### Instructions for the task
Copy each line in which the string "materials" occurs.

★ ★ ★ ★ ★ ★ ★

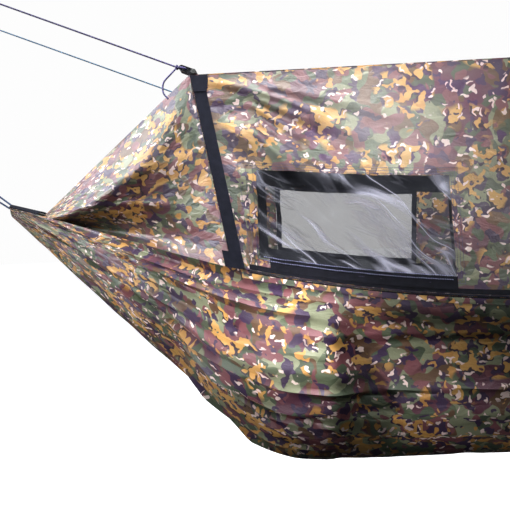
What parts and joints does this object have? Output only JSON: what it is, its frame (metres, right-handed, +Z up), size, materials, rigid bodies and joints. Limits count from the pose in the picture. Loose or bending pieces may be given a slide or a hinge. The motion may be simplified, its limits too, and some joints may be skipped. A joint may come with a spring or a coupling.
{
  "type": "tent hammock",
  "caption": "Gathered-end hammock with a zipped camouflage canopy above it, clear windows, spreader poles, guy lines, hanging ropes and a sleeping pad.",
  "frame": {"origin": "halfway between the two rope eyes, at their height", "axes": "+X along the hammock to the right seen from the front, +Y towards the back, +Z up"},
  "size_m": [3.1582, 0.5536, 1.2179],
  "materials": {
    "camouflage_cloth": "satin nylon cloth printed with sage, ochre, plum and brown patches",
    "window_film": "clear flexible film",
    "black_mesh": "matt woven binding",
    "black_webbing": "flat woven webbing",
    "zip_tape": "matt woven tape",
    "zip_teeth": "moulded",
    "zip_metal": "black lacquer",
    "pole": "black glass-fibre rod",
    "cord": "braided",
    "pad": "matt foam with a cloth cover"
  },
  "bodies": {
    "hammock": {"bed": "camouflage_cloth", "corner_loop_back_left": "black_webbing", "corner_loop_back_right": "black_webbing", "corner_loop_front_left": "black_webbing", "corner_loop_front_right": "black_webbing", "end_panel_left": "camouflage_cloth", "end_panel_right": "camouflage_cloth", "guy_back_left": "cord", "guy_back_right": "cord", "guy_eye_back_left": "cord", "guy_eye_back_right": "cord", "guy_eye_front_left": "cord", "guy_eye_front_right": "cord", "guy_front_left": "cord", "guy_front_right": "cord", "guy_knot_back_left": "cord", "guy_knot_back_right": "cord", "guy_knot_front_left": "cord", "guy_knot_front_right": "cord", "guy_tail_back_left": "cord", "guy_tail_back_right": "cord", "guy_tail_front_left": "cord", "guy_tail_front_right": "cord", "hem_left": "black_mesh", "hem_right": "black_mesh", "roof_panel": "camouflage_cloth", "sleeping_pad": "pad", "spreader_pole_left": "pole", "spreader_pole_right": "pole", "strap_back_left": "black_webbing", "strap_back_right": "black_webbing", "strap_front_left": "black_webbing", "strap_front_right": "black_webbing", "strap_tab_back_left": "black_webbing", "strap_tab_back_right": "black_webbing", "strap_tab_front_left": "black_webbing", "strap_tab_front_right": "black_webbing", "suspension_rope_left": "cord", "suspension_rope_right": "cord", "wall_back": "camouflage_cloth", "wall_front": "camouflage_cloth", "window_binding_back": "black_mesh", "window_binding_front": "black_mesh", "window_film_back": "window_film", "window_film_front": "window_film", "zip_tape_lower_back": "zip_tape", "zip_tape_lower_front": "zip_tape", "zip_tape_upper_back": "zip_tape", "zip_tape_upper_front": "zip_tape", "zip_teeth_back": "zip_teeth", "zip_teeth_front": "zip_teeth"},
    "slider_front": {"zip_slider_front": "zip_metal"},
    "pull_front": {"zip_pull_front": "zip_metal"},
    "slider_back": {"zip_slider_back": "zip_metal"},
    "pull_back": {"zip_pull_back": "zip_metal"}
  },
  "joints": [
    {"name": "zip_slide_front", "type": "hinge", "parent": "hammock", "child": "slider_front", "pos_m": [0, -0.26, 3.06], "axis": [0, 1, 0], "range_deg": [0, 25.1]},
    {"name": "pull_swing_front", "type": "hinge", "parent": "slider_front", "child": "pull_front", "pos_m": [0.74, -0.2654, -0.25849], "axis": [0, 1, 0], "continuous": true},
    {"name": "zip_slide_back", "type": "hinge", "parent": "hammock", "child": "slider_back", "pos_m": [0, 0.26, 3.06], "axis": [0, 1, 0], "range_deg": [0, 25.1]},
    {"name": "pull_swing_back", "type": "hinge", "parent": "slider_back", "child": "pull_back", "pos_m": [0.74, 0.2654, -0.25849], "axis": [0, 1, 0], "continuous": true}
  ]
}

★ ★ ★ ★ ★ ★ ★

### Response to the exercise
What parts and joints does this object have? Output only JSON: what it is, its frame (metres, right-handed, +Z up), size, materials, rigid bodies and joints. Limits count from the pose in the picture. Loose or bending pieces may be given a slide or a hinge. The motion may be simplified, its limits too, and some joints may be skipped. A joint may come with a spring or a coupling.
  "materials": {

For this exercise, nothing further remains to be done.